▶ [EXERCISE GOAL]:
Everything from the line containing "Continue the OpenSCAD" to the line containing "camera, the pale", both lines included, must be copied exactly; nothing else should be.

^^^^^^^^

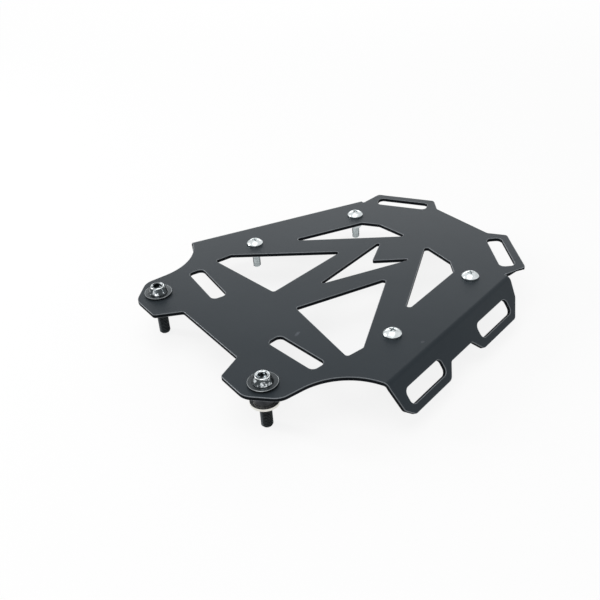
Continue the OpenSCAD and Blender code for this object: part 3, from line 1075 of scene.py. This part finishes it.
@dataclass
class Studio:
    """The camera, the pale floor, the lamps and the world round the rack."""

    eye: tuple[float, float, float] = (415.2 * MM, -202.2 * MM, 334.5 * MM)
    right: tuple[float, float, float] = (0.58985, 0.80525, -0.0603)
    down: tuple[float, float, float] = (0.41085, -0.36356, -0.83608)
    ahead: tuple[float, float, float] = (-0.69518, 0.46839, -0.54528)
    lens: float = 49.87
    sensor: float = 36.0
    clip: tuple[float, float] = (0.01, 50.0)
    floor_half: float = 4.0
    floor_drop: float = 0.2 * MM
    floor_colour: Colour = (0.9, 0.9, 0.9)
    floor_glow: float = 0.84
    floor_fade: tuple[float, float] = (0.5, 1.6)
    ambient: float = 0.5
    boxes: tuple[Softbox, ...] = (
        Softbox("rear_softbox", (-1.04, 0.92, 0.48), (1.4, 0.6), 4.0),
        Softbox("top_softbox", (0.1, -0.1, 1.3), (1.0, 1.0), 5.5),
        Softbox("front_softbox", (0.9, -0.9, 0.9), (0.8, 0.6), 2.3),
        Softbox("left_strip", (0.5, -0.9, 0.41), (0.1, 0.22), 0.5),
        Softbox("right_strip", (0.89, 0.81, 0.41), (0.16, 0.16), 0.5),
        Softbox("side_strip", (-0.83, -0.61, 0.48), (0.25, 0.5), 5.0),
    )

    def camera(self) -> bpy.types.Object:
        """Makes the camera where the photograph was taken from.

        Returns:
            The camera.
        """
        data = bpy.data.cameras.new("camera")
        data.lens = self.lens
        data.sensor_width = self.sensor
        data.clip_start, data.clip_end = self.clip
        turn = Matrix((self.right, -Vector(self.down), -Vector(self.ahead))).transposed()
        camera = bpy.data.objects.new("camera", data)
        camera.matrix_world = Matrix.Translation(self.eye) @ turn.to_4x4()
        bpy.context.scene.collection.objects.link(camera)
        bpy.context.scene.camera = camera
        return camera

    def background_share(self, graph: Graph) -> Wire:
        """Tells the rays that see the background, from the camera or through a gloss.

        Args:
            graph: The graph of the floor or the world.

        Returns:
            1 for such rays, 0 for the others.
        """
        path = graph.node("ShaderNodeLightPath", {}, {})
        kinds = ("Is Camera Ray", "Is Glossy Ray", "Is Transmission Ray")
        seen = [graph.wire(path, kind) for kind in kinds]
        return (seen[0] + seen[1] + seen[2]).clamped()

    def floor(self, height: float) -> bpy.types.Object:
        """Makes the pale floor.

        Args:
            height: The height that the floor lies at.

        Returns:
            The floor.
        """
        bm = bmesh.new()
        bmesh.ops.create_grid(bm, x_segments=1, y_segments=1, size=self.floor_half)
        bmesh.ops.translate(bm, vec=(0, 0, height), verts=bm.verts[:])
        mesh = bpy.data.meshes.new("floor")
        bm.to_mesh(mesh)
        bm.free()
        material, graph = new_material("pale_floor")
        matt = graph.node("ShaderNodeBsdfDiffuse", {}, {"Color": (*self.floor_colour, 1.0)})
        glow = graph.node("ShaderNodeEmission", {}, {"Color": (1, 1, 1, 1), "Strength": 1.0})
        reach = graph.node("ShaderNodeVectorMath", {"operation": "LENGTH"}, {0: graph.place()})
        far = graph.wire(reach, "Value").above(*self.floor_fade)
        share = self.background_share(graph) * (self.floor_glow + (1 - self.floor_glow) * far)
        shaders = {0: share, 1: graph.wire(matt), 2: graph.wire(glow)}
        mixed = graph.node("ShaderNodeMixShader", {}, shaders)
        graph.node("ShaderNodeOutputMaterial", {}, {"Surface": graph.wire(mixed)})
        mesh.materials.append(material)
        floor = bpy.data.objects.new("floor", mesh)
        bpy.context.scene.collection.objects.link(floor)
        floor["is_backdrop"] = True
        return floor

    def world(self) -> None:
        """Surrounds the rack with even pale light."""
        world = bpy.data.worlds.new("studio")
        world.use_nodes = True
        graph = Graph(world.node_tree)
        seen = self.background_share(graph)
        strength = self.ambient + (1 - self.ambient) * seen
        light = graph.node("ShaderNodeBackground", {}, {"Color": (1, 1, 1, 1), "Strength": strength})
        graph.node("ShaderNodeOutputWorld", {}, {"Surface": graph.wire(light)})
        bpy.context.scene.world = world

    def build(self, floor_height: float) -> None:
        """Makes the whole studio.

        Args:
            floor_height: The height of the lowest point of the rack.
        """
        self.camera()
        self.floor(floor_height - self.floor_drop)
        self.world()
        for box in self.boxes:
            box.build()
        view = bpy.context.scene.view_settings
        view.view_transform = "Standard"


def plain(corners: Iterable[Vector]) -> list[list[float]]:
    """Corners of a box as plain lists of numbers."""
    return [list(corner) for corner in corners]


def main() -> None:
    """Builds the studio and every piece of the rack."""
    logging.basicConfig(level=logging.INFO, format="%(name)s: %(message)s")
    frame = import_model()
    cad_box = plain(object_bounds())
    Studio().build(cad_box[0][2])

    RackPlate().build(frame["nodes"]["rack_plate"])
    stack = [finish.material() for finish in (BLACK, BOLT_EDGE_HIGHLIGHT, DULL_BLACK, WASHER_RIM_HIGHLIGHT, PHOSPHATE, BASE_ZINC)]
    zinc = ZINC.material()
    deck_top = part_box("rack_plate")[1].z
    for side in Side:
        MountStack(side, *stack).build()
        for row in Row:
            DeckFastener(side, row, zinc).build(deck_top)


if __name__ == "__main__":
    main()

^^^^^^^^

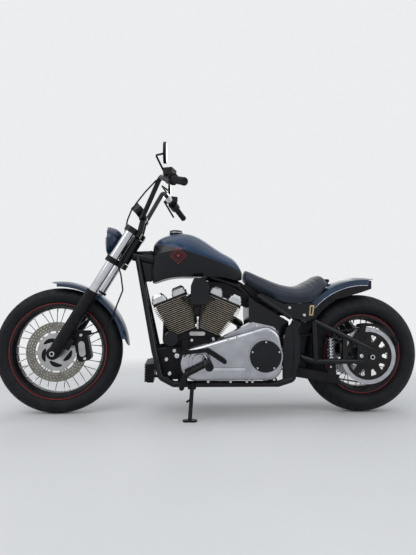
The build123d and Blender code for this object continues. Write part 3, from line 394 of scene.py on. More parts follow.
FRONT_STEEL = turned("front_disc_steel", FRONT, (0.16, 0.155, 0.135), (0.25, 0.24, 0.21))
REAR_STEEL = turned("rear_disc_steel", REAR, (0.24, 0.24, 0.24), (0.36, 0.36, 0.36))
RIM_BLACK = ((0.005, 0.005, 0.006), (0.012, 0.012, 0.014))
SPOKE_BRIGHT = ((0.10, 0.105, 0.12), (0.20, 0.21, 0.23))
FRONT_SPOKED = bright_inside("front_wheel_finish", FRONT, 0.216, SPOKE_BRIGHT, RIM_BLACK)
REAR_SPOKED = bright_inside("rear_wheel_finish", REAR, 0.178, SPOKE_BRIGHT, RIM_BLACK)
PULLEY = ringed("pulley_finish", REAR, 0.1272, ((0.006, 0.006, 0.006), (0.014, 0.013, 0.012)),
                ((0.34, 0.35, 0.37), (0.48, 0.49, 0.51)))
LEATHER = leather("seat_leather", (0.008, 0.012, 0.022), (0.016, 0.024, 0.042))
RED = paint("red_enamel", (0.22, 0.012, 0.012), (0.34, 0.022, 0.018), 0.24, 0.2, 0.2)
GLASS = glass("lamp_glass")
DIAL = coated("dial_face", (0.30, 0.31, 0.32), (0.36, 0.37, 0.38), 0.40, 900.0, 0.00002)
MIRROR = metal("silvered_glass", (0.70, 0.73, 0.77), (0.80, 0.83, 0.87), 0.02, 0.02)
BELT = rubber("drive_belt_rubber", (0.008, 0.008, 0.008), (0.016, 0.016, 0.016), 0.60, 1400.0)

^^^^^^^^

▶ [SOLUTION]:
Continue the OpenSCAD and Blender code for this object: part 3, from line 1075 of scene.py. This part finishes it.
@dataclass
class Studio:
    """The camera, the pale floor, the lamps and the world round the rack."""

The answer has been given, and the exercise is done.